>>>>>

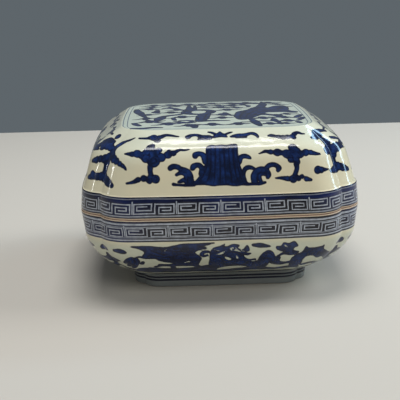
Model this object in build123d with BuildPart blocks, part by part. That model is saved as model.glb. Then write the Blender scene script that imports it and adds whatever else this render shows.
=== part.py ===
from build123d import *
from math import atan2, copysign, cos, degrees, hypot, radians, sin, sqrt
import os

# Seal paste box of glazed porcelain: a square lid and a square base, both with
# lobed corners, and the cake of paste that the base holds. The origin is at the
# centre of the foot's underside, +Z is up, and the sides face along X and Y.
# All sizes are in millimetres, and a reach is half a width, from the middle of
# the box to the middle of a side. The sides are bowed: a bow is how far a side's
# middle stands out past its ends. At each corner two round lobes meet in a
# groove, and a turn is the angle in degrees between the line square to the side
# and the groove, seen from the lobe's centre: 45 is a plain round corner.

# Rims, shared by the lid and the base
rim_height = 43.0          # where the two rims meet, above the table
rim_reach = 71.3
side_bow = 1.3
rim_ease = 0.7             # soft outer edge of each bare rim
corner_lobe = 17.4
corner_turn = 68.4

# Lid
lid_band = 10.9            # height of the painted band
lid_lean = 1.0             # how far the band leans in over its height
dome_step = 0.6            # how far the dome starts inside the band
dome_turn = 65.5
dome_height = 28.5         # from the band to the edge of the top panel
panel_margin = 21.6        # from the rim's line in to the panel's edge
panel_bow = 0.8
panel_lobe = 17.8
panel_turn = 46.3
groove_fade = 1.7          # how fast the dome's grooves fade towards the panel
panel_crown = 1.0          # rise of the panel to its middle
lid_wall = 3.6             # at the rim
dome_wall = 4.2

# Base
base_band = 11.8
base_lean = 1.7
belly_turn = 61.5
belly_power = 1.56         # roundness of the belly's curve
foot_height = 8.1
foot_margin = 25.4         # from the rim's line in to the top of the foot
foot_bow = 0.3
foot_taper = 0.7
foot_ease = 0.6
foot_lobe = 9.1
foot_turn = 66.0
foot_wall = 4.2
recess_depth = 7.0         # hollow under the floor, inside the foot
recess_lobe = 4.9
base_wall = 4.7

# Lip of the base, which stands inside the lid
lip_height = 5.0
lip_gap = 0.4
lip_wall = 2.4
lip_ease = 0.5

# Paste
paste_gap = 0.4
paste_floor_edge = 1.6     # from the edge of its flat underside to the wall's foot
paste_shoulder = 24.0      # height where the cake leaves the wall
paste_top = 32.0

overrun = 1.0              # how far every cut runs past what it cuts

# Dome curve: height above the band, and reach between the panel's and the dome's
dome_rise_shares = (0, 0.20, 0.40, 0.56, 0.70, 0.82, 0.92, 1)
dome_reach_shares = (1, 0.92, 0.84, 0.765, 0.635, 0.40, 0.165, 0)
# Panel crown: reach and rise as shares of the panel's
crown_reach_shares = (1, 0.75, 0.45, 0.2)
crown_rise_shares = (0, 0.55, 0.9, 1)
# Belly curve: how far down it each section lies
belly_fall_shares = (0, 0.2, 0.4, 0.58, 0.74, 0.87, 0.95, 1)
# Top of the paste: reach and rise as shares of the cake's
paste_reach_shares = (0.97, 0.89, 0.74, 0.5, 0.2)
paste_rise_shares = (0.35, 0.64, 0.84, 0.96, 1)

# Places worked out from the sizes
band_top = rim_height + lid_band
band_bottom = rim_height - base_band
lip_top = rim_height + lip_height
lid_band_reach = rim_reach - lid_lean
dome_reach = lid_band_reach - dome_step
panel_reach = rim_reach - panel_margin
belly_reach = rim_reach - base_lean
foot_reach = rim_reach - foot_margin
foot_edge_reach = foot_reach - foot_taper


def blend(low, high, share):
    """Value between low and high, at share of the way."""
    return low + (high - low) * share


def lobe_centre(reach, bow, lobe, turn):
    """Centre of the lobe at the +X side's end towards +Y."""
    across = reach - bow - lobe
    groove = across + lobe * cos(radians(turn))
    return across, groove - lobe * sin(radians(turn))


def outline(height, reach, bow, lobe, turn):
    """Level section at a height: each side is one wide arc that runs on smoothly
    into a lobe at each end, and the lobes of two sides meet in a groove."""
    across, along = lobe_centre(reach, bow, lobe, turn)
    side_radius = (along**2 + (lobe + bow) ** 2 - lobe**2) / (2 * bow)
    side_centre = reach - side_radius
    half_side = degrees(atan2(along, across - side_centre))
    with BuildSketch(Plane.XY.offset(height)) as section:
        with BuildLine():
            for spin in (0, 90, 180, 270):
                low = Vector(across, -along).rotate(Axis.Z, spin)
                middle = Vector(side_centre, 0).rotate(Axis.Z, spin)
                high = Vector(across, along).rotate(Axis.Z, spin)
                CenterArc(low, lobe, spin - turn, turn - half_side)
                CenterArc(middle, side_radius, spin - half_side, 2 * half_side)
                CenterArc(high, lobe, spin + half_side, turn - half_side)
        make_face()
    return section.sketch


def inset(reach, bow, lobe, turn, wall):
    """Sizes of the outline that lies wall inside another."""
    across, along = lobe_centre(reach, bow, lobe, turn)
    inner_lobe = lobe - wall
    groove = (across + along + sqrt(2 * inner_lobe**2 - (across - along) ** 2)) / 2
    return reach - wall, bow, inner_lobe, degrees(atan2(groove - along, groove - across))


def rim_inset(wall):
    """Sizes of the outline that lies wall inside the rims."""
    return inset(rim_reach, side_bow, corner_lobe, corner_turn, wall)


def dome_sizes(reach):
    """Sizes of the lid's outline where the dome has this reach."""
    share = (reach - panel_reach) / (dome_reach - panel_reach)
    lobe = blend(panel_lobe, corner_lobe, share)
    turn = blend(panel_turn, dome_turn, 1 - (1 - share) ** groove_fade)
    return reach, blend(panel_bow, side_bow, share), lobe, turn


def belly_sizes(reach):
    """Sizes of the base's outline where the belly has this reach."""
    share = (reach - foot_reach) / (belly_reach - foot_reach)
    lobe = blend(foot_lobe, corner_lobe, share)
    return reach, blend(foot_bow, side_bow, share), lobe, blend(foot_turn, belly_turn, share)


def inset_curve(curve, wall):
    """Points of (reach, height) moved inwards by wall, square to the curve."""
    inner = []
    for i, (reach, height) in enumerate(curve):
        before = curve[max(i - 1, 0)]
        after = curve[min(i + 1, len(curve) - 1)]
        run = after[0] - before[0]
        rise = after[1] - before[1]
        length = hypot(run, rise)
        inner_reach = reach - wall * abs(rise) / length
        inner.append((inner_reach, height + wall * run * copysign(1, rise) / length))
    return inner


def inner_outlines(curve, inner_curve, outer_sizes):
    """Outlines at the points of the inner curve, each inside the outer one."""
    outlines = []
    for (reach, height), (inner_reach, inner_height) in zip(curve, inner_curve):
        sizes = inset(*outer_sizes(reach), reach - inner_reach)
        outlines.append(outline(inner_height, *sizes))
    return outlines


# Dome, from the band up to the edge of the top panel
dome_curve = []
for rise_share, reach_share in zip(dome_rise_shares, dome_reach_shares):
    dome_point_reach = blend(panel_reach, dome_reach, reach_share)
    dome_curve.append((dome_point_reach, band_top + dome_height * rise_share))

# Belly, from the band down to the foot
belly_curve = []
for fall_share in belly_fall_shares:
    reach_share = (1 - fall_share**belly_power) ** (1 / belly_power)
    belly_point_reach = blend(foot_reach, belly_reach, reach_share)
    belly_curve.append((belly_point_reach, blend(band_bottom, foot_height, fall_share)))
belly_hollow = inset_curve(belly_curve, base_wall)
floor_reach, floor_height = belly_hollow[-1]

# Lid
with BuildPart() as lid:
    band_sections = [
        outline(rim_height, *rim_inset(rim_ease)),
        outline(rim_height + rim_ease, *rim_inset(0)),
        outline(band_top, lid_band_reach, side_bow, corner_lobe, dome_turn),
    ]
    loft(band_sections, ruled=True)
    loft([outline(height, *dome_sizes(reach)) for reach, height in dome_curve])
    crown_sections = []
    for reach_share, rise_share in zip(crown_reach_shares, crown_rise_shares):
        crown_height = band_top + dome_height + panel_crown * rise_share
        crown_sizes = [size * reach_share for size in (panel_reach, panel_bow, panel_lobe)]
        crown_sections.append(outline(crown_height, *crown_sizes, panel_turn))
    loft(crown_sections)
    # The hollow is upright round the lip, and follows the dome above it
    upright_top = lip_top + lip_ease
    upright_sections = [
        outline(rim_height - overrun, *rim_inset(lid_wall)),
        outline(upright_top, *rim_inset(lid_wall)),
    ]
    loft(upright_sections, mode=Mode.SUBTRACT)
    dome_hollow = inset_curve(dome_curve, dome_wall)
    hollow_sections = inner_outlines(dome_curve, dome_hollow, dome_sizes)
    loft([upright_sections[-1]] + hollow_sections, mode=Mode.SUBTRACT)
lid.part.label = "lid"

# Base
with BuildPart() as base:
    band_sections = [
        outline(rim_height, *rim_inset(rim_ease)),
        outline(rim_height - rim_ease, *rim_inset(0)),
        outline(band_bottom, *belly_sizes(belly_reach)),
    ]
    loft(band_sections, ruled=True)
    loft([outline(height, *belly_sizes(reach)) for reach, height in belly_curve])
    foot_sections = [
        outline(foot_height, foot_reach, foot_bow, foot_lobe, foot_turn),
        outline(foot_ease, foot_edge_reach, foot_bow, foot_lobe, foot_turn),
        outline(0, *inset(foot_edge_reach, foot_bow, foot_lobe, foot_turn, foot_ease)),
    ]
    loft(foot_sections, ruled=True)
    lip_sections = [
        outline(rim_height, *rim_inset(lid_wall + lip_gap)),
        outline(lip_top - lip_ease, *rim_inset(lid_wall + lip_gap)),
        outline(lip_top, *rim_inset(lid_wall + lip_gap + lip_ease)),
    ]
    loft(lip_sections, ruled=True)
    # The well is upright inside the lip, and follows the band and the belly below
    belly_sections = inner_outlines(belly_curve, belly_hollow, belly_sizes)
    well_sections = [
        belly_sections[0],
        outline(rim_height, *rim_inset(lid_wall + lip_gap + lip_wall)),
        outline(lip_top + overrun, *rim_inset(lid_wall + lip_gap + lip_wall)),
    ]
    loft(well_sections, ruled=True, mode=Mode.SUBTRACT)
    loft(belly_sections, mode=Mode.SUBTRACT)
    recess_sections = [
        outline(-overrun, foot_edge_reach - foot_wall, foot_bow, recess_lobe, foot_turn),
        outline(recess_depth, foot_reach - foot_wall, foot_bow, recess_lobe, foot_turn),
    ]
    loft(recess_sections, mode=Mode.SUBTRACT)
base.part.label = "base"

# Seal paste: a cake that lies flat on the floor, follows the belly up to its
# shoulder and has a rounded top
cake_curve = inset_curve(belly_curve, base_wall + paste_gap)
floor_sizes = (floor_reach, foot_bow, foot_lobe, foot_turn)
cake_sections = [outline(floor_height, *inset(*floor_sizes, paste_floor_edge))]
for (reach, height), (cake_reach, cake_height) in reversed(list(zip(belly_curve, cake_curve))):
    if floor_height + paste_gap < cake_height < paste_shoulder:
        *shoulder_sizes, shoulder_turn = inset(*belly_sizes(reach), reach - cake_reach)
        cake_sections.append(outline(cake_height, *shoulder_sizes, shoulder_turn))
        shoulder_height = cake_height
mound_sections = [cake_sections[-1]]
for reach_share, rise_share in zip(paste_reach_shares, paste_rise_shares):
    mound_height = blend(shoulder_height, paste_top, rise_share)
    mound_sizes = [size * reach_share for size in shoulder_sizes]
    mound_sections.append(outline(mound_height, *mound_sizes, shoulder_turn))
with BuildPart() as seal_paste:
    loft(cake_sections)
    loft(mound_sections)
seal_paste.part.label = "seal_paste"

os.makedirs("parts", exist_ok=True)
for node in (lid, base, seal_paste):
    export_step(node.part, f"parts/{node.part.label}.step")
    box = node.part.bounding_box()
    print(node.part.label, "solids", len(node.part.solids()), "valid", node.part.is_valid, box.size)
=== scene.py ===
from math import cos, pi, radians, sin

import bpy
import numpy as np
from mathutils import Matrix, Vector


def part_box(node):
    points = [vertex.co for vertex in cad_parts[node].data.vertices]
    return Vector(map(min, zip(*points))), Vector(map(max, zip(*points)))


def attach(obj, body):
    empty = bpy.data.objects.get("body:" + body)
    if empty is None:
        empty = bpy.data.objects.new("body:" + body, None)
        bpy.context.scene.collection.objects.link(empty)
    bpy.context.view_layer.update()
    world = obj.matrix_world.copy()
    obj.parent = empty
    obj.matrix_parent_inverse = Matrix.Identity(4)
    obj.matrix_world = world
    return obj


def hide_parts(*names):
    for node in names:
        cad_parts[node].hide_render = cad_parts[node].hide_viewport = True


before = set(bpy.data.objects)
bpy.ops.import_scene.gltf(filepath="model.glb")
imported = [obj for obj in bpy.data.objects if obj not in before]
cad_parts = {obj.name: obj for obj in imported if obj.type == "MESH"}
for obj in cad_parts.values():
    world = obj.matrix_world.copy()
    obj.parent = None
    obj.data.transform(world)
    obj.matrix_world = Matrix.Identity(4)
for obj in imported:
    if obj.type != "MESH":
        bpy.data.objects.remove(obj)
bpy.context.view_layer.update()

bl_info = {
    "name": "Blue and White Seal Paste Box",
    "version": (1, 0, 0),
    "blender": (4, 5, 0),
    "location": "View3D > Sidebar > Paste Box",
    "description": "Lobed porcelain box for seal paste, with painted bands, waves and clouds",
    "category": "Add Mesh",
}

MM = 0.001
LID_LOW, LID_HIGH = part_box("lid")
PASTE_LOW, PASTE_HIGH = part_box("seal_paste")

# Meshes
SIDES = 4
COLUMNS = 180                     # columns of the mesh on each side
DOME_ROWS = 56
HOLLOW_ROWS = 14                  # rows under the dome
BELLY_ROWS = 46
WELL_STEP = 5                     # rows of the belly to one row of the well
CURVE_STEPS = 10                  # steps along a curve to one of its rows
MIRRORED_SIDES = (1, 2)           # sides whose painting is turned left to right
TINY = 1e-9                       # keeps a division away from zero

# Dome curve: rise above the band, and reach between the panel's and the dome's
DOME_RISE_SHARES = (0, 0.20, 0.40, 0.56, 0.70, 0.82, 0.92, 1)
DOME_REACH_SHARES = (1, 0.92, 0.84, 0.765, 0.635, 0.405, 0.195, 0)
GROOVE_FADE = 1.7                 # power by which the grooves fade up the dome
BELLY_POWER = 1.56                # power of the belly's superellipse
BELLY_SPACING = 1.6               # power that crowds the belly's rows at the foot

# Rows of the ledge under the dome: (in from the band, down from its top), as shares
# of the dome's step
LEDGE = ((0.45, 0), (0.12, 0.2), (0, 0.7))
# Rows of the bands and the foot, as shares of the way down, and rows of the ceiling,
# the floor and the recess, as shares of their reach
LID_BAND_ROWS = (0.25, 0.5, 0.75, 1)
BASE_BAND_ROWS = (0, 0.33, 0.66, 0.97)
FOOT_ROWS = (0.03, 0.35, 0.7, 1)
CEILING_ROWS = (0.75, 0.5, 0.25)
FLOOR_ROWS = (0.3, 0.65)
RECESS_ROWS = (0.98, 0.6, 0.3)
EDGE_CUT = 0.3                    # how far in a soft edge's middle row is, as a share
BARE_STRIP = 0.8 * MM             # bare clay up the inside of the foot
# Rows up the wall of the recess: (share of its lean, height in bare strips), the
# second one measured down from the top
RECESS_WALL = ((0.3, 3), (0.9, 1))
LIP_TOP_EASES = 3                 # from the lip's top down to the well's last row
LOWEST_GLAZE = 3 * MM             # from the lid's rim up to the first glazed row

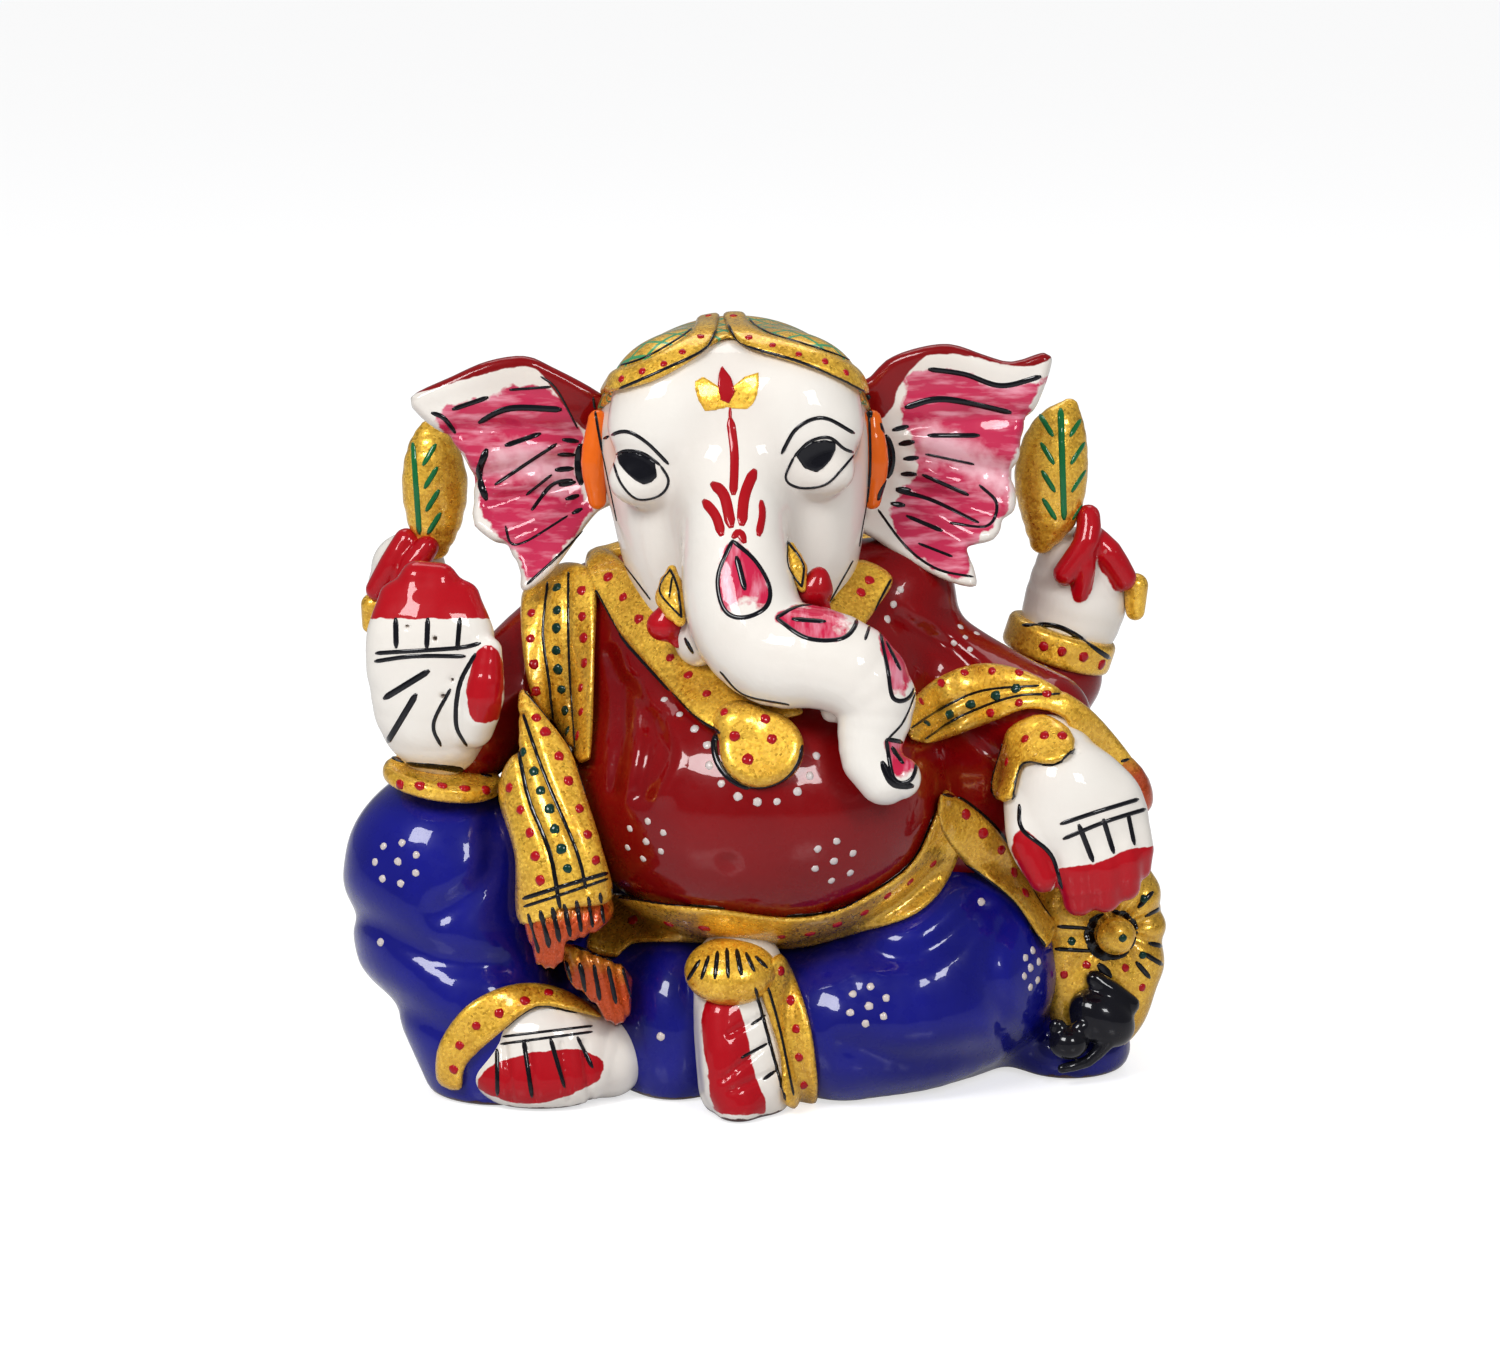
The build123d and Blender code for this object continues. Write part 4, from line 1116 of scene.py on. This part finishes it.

<<<<<

» What is needed
Set down, exactly and alone, the run of lines from the line that has "box = node.part.bounding_box()" to the line that has "bpy.data.objects.remove(obj)".

» Exercise result
    box = node.part.bounding_box()
    print(node.part.label, "solids", len(node.part.solids()), "valid", node.part.is_valid, box.size)
=== scene.py ===
from math import cos, pi, radians, sin

import bpy
import numpy as np
from mathutils import Matrix, Vector


def part_box(node):
    points = [vertex.co for vertex in cad_parts[node].data.vertices]
    return Vector(map(min, zip(*points))), Vector(map(max, zip(*points)))


def attach(obj, body):
    empty = bpy.data.objects.get("body:" + body)
    if empty is None:
        empty = bpy.data.objects.new("body:" + body, None)
        bpy.context.scene.collection.objects.link(empty)
    bpy.context.view_layer.update()
    world = obj.matrix_world.copy()
    obj.parent = empty
    obj.matrix_parent_inverse = Matrix.Identity(4)
    obj.matrix_world = world
    return obj


def hide_parts(*names):
    for node in names:
        cad_parts[node].hide_render = cad_parts[node].hide_viewport = True


before = set(bpy.data.objects)
bpy.ops.import_scene.gltf(filepath="model.glb")
imported = [obj for obj in bpy.data.objects if obj not in before]
cad_parts = {obj.name: obj for obj in imported if obj.type == "MESH"}
for obj in cad_parts.values():
    world = obj.matrix_world.copy()
    obj.parent = None
    obj.data.transform(world)
    obj.matrix_world = Matrix.Identity(4)
for obj in imported:
    if obj.type != "MESH":
        bpy.data.objects.remove(obj)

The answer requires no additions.